Le drapeau du Brésil sera hissé tous les jours et des cours d'éducation civique et de morale seront intégrés à l'emploi du temps. Les élèves auront pour activités optionnelles les échecs ou une fanfare militaire.

"À travers les principes de la culture militaire, nous voulons inculquer des valeurs comme le civisme, l'éthique ou le patriotisme", souligne le capitaine Newton.

Lucas Monteiro, élève de 13 ans du CED 07 qui a déjà participé à d'autres programmes d'éducation chapeautés par des militaires, considère que ce modèle permet de mieux gérer des problèmes "d'agressions physiques ou verbales".

Les quatre collèges du District fédéral ayant adopté la structure militaire pour cette rentrée ont été choisis parce qu'il se trouvent dans des quartiers pauvres, avec des problèmes de violence et de trafic de drogue.

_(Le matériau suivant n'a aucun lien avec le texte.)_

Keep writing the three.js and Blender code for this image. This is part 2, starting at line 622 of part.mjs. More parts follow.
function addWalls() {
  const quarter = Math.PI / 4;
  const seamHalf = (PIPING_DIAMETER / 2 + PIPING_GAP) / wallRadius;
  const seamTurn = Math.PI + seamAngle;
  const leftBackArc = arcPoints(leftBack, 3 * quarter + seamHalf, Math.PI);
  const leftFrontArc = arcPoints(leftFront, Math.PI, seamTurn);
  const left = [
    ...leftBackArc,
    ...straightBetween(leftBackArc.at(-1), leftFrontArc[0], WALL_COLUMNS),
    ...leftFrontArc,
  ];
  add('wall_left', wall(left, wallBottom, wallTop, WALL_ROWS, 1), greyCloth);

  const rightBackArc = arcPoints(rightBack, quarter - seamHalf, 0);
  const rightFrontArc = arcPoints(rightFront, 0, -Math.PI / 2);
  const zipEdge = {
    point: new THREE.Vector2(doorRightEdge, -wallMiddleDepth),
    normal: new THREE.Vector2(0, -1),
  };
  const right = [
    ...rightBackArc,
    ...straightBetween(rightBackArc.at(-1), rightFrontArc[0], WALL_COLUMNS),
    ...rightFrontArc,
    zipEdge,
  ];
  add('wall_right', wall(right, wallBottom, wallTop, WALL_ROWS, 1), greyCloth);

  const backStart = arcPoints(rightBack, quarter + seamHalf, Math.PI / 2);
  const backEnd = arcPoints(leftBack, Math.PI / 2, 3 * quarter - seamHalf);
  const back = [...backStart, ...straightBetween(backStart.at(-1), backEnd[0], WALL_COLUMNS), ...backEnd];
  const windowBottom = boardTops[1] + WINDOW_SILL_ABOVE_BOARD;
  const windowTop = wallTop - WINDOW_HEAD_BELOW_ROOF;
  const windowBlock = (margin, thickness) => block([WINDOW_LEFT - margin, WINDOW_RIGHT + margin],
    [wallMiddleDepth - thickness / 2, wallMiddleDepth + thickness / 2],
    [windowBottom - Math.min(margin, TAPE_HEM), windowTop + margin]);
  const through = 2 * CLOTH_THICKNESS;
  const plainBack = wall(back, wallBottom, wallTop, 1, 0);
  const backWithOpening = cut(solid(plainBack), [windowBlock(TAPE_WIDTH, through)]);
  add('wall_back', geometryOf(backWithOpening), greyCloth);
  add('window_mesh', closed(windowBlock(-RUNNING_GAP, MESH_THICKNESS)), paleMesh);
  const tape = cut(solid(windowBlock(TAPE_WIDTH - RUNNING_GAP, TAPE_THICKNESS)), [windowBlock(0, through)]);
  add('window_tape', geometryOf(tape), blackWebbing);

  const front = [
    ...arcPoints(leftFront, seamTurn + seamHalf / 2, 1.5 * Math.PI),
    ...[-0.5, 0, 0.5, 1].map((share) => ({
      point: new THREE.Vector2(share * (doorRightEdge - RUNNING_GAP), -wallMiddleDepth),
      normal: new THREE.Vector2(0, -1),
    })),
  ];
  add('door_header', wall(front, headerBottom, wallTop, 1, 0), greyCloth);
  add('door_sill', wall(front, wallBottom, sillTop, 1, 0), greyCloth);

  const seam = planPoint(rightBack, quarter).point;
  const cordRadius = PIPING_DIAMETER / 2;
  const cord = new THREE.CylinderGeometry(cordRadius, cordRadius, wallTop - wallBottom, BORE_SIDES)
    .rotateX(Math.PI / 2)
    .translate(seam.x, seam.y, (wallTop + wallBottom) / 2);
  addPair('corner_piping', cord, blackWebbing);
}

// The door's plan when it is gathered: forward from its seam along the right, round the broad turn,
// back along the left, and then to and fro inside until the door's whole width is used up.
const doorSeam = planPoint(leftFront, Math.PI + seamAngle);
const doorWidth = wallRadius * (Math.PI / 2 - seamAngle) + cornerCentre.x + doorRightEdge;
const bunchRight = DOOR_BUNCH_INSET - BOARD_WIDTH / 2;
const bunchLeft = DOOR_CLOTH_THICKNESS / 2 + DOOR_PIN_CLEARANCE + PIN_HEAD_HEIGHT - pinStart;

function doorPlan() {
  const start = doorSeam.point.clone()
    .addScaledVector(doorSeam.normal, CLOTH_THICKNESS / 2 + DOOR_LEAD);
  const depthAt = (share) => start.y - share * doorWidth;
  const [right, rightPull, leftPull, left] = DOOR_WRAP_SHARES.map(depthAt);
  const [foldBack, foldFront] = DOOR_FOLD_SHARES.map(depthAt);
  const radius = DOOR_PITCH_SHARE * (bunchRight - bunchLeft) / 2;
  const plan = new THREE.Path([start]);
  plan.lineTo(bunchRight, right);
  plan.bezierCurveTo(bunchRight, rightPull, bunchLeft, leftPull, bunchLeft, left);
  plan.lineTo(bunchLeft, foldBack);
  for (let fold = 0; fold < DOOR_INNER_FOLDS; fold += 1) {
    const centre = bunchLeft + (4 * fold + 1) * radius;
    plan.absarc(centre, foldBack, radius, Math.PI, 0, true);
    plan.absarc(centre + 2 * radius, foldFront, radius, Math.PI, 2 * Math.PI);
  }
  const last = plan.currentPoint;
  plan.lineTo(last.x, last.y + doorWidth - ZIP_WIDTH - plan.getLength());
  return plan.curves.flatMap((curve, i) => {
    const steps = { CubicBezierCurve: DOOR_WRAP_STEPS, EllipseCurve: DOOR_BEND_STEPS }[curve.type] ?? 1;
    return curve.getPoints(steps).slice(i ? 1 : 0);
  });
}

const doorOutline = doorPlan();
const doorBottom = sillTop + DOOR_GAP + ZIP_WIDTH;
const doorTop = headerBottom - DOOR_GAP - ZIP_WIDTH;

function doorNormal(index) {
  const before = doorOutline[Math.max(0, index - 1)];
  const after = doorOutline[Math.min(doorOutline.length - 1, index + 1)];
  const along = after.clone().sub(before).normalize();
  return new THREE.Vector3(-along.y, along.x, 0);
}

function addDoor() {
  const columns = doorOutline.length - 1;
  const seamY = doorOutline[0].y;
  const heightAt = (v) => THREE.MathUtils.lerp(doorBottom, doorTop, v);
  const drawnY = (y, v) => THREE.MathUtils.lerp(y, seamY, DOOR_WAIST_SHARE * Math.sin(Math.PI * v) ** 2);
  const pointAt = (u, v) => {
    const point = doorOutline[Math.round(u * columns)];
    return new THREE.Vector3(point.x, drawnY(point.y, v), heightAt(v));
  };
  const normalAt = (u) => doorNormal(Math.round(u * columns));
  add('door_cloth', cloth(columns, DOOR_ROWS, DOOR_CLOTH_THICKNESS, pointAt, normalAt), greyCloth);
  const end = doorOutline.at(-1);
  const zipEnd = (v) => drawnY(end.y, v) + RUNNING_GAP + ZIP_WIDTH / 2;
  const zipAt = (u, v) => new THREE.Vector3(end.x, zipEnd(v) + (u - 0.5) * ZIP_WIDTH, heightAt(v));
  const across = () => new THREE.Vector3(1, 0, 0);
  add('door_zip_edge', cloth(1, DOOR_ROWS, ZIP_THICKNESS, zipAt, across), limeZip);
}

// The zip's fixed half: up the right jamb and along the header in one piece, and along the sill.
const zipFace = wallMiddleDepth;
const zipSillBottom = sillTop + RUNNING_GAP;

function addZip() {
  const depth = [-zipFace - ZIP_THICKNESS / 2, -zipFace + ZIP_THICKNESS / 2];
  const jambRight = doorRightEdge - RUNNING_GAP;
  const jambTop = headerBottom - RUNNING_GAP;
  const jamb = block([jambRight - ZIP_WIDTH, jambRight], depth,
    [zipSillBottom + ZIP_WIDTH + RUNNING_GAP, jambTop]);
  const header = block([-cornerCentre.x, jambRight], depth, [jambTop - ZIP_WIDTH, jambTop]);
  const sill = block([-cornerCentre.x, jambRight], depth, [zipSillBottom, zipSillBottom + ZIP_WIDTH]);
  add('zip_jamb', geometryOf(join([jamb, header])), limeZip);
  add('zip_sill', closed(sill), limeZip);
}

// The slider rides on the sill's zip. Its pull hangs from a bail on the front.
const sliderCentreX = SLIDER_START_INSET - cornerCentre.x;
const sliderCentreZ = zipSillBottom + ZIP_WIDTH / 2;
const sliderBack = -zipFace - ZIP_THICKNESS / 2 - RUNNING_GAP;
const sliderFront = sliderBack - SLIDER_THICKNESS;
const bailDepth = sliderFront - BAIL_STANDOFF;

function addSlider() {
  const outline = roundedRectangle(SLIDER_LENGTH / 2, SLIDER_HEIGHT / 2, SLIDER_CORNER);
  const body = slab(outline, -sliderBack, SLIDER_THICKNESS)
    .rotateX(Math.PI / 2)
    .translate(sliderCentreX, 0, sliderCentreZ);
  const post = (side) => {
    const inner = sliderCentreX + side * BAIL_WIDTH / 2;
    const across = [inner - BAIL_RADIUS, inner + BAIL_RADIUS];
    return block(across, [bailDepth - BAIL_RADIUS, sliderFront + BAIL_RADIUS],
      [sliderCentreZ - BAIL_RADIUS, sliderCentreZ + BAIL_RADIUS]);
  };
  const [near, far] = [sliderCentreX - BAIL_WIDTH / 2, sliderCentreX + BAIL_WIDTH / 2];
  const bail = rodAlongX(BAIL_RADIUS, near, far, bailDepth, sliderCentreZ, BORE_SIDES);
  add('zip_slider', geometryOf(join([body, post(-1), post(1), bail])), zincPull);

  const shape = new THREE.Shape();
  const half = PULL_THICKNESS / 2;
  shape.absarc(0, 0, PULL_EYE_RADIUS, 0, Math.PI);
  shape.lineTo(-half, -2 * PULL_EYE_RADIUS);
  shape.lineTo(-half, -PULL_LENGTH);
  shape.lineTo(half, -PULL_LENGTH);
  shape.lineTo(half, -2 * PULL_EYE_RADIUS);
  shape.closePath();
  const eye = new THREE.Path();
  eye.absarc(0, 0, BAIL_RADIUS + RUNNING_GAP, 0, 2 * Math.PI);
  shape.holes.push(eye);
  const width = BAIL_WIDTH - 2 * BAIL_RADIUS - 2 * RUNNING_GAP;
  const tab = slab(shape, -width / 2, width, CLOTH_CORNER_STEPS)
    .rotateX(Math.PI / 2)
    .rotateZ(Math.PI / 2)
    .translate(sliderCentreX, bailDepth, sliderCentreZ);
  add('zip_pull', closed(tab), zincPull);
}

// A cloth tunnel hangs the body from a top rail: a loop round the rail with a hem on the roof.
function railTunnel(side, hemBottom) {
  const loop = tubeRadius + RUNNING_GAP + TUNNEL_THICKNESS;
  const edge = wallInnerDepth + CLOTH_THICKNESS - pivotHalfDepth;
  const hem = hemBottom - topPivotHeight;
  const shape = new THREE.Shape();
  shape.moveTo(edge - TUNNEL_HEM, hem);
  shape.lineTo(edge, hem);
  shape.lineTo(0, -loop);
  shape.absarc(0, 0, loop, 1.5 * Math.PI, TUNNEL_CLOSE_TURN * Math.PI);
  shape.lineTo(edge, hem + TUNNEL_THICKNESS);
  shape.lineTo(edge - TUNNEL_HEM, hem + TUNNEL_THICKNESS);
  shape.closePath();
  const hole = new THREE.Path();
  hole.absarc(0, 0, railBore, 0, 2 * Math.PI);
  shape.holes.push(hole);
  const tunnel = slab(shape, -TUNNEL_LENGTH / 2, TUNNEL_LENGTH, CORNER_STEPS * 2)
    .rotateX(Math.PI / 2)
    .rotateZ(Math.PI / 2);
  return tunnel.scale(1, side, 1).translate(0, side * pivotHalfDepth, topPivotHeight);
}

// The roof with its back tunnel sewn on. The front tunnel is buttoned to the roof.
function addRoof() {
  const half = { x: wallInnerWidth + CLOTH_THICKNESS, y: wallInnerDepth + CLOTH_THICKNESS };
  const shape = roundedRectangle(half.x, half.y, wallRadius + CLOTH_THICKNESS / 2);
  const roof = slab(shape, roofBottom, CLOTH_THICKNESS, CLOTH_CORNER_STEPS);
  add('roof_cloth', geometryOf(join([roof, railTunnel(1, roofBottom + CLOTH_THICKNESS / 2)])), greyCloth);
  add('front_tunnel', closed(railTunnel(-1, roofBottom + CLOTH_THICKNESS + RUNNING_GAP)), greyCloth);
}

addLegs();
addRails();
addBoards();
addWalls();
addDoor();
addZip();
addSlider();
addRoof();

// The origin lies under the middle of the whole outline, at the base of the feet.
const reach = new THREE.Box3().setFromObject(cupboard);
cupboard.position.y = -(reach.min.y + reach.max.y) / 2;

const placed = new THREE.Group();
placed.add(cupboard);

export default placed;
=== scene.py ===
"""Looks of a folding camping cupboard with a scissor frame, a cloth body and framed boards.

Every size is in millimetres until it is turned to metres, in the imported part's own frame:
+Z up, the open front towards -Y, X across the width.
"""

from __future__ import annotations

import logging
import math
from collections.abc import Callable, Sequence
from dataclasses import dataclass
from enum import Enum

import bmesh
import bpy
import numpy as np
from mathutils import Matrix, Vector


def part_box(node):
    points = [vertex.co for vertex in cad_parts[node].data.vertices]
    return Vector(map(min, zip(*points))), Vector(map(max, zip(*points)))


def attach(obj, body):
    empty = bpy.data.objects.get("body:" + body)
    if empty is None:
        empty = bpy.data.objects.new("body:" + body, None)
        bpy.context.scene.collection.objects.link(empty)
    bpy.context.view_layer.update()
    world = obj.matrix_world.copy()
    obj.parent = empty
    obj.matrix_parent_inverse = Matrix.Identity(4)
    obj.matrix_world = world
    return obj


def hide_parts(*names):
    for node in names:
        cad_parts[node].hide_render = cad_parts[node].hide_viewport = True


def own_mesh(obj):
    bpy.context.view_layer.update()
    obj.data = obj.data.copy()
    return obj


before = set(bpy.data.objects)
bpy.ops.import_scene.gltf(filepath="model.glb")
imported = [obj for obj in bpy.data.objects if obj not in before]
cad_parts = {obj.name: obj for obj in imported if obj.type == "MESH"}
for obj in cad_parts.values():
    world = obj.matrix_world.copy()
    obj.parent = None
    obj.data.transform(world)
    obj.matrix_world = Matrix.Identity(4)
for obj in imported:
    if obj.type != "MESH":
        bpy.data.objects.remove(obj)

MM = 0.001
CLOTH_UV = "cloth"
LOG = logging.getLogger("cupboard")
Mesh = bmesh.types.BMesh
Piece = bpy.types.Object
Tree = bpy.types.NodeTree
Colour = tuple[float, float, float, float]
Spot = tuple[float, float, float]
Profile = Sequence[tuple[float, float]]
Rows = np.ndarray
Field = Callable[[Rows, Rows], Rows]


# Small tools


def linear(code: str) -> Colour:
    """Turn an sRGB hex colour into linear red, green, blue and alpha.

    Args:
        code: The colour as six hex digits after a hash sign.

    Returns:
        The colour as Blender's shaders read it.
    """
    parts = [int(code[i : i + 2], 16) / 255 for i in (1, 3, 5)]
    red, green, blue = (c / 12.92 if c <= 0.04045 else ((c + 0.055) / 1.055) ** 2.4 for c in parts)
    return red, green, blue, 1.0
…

Leur fonctionnement est calqué sur celui de 120 autres collèges publics au Brésil ayant adopté ce modèle depuis des années, la moitié d'entre eux dans l'Etat voisin de Goias.

"Le succès de ce modèle a déjà été prouvé", avait affirmé Jair Bolsonaro pendant la campagne, déplorant l'existence de "préjugés au sujet des écoles cogérées par des militaires".

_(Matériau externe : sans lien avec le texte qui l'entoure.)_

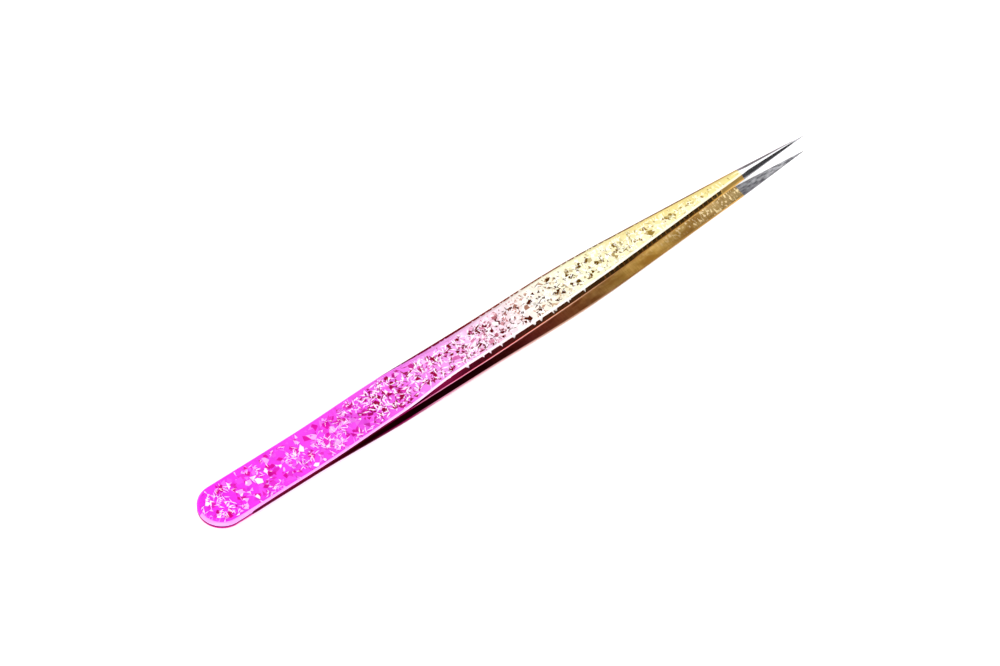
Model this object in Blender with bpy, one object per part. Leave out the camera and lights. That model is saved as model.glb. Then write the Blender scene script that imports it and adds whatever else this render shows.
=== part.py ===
"""Straight needle-point tweezers with a crackled foil coat.

Two stainless strips are spot-welded face to face at a round heel. Each strip bows away
from its partner, carries bevelled sides along the grip and ends in a bare ground needle
point. A thin relief coat covers the outer face of each strip as far as the needle.

The strip is cut at the middle of its spring zone, where the flexure turns most, so the
heel stays still and each arm turns about its own pivot.

Frame: X runs from heel to points, Y across the width, Z in the direction the jaws open.
The origin is the centre of the bottom of the whole tool.
"""
import math

import bmesh
import bpy
from mathutils import Matrix, Vector

MM = 0.001

# Overall sizes
LENGTH = 135.0 * MM
HEEL_WIDTH = 9.0 * MM
SHOULDER_WIDTH = 8.1 * MM       # where the long taper to the point begins
NECK_WIDTH = 2.46 * MM          # where the coat ends and the bare needle begins
TIP_WIDTH = 0.16 * MM

# Stations along the tool
WELDED_LENGTH = 22.0 * MM       # from the heel end to where the strips part
FLEXURE = 38.0 * MM             # from the heel end to the pivot of the spring zone
BEVEL_START = 41.0 * MM         # from the heel end to where the side bevels begin
TAPER_LENGTH = 38.0 * MM        # from the shoulder to the end of the coat
NEEDLE_LENGTH = 14.5 * MM       # bare steel past the coat

# Thickness of one arm, coat included
HEEL_THICKNESS = 0.76 * MM
GRIP_THICKNESS = 0.95 * MM
FRONT_THICKNESS = 1.02 * MM
TIP_THICKNESS = 0.18 * MM

# Bow of each arm away from the middle plane
REAR_SPREAD = 1.05 * MM         # gained just past the weld
FRONT_SPREAD = 0.82 * MM        # gained ahead of the grip
DRIFT = 0.50 * MM               # gained evenly from the weld to the tip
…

- "Logique conservatrice" -

Mais certains professeurs du CED 07 sont scandalisés par les changements qu'ils jugent "imposés".

"Notre proviseur nous a dit que ceux qui ne s'adaptaient pas à ce nouveau modèle pouvaient s'en aller. Ça fait mal d'entendre ça", a déclaré l'enseignante Carla Alcantara, qui est fille de militaire.

Elle s'inquiète notamment de l'impact des nouvelles normes sur les questions identitaires.

"Il faudra dire à un élève qui arbore une coupe afro: +malheureusement, tu vas devoir t'adapter à de nouvelles normes qui n'acceptent pas cet aspect de ton identité+", affirme-t-elle.

Une inquiétude partagée par certains élèves. "J'ai peur que cela affecte notre liberté d'expression", dit Maria Eduarda Lacerda, 14 ans, indignée de ne pas pouvoir s'habiller comme elle le souhaite.

Pour Miriam Fabia Alves, professeur de l'Université Goias qui étudie l'expansion de collèges militaires dans cet Etat depuis 20 ans, le concept de gestion partagée "masque le fait que la direction de l'école est confiée à la police militaire".

Cette spécialiste met par ailleurs en doute le succès de ce modèle, qui suit selon elle "une logique extrêmement conservatrice".